Address Confusion: The booking flow didn't surface a direct address. Travellers called in for it, or guessed.

Feature Uncertainty: Parking information was scattered. Users had to work hard to find them.

Directions

I audited global travel hubs to understand what good looked like. Sydney and Schiphol Airports stood out. They provided a good direction what could be used at the starting point. Contextual Guidance as an Anxiety-Reduction Tool: Both hubs have moved beyond static wayfinding. They employ dynamic, real-time mapping that provides precise navigation, taking users directly from their current location to a specific parking gate. This removes the "navigation friction" that typically occurs during the final step of a journey.

Parking Booking Experience
Key UX Decisions

Before designing, I set the principles the work had to hold to:

  • Familiar patterns reduce friction. I didn’t want to make travellers learn a new interface when they're already managing travel stress.
  • Progressive Disclosure. I wanted to surface what's needed at each stage and hide the rest until it's relevant to keep cognitive load low.
  • Progressive Profiling. The wall of text on the Parking Detail Page was the most visible problem.
  • Operational balance. The solution had to work for Rivergate's internal systems, not just for travellers. Clean data architecture meant one source of truth across touchpoints.
The Solution and key deliverables

The CJM made it clear the fix wasn't one thing. Each touchpoint had a different job. The solution matched each one.

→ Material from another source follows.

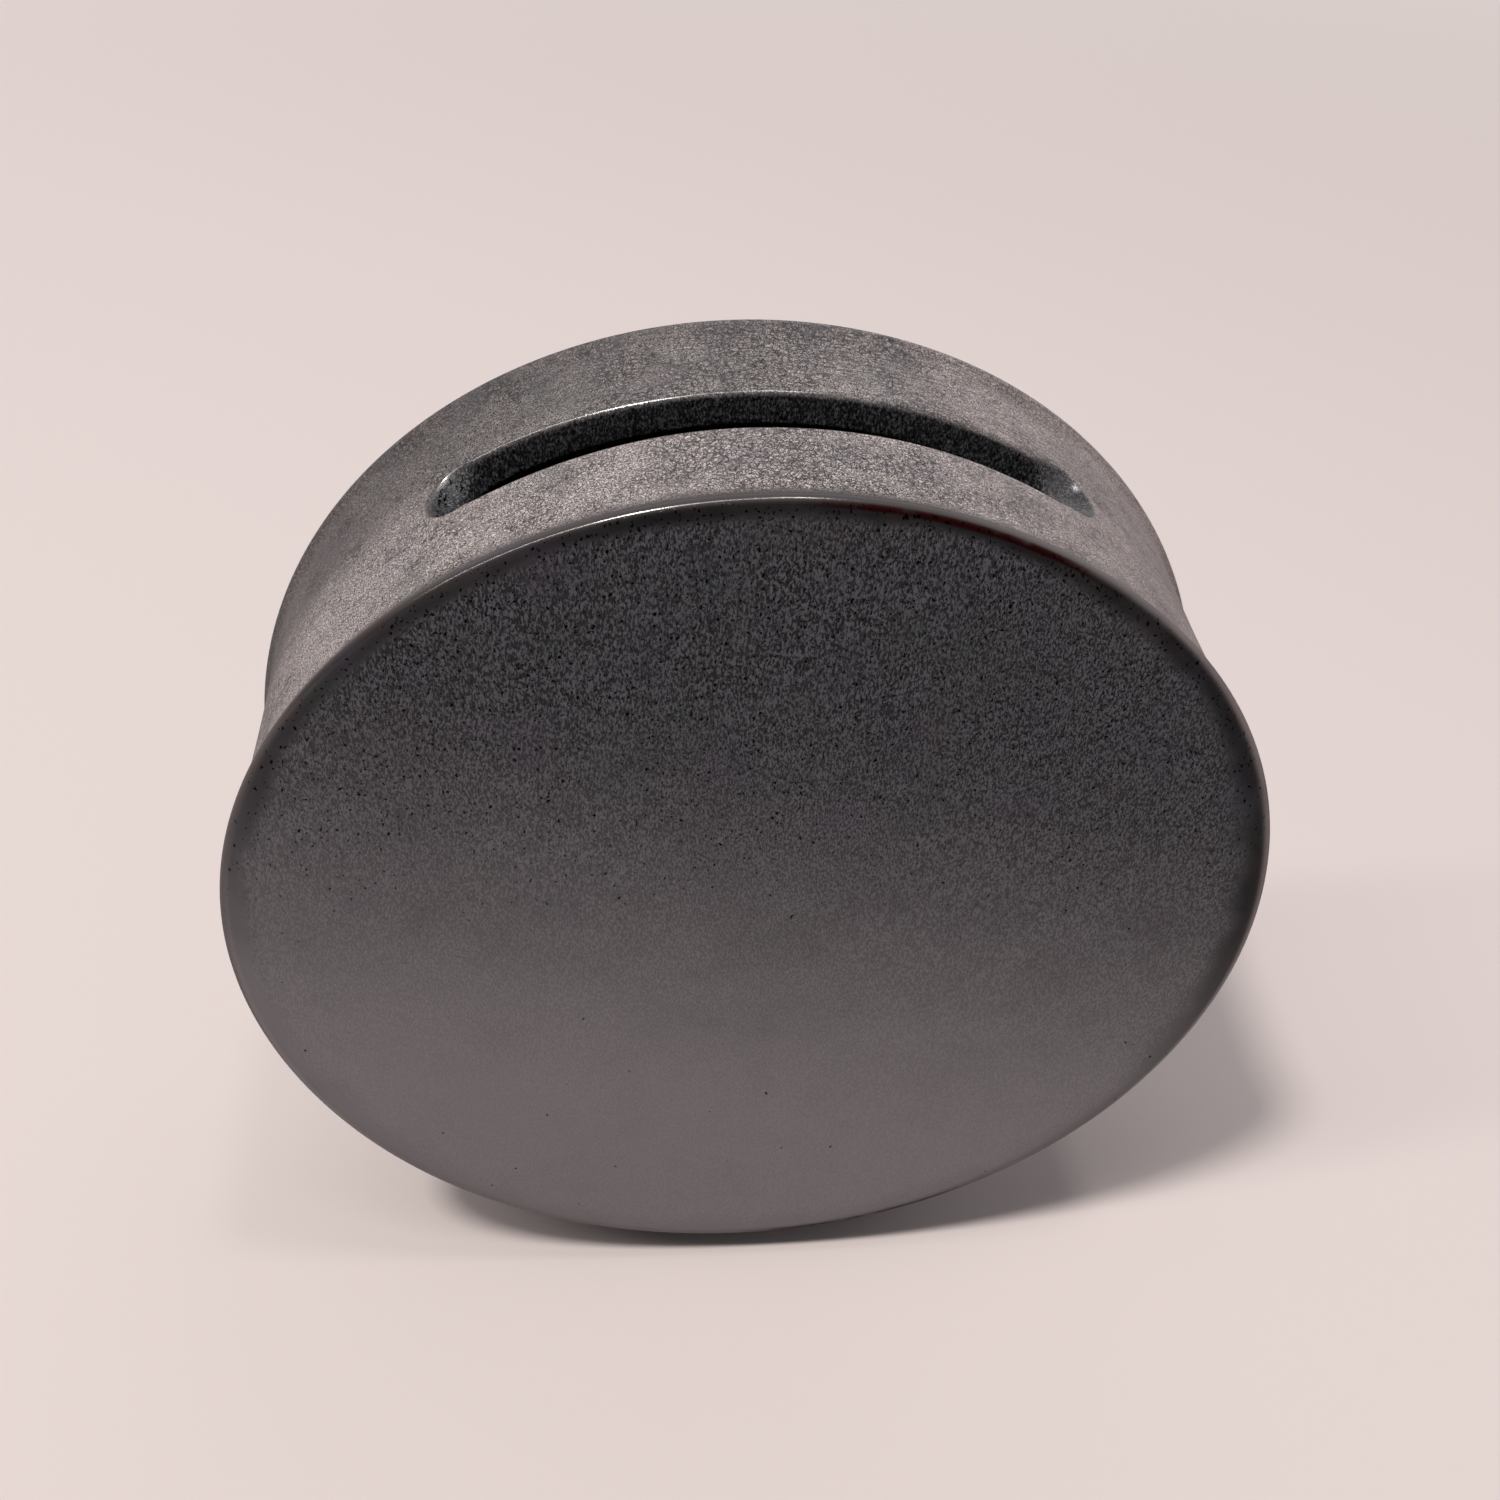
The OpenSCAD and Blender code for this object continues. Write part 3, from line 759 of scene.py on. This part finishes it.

Category Landing Page Before travellers had no spatial context when browsing options. They knew the name of a car park, but they were struggling to make the choice. The new Parking Options Module placed an interactive map directly on the landing page. Selecting a car park updated the map in real time. The physical relationship between parking and terminal become visible before any decision is made. Tabs could be filtered by terminal, so geographically irrelevant options disappeared immediately.

Parking Booking Experience

Parking Detail Page The existing PDP was a wall of text. Important information was buried. Travellers either read everything, missed what mattered, or gave up. The page was re-structured around interactive modules: key features, access limitations, vehicle height restrictions, and a dedicated directions section with the exact parking address, Google Maps integration, and step-by-step navigation tips covering approach, entrance, and access. An arrival guide walked travellers through what to expect when they get there, from ANPR entry to barrier behaviour. Everything a traveller needs to arrive confidently could be found in one place.

Parking Booking Experience

Parking Tiles The old tiles made comparison hard. Key differentiators, walking time, max. height, blue badge, etc. weren't visible at a glance. The redesigned tiles surfaced exactly what travellers had to compare at decision point. Walk time or transfer time appears as the primary feature indicator. Secondary feature become visible. Travellers could assess their options without too much investigation.

Parking Booking Experience

Parking Results Page The old "More Info" accordion was heavy and inconsistent. It expanded inline, disrupted the list, and buried the detail travellers actually needed for comparison. I replaced it with a side panel with two tabs: Overview and View Map. The panel became accessible across all devices without interrupting the results list. The information structure mirrored the Parking Detail Page exactly, because it pulled from the same data source.

Parking Booking Experience

Order Confirmation and Reminder Emails This was the simplest fix with arguably the most direct impact on the trust problem. The exact parking address and arrival guidance appeared in every post-booking email and in pre-trip reminders. The information travellers need on the day was in the place they'll actually look for it: their inbox.

Parking Booking Experience
The Process
  • Because the goal was to move from problem to tested concept in three weeks, I choose Lean UX.
  • I drafted the concept based on the CJM and benchmarking, aligned it with the product owner and engineering team, and took it directly to A/B testing. The test gave us clear signal: what the new design was solving, how much it was solving it, and where work remained.
Impact & Results

The results of the A/B testing were the following:

  • 20% reduction in customer support calls, directly tied to the parking booking flow
  • CSAT scores improved, reflecting higher passenger confidence from booking through to arrival

Both metrics pointed to the same thing: travellers who previously needed to call for help, or who called after something went wrong, were now getting what they needed from the product itself. The booking flow no longer ended at confirmation. It carried travellers to their space.

What I'd Do Differently

Three weeks is enough to solve a focused problem. It's not enough to validate every edge case. The side panel pattern worked well on desktop and mobile in testing, but I'd want more time to check how users confirm the information hierarchy under pressure. I'd also invest more in the post-arrival loop: the CJM showed a loyalty dip that good arrival experience could turn into a positive review. That story isn't finished. The data architecture win, one source of truth across the PDP and the side panel, was foundational. Any future work on this flow should protect that.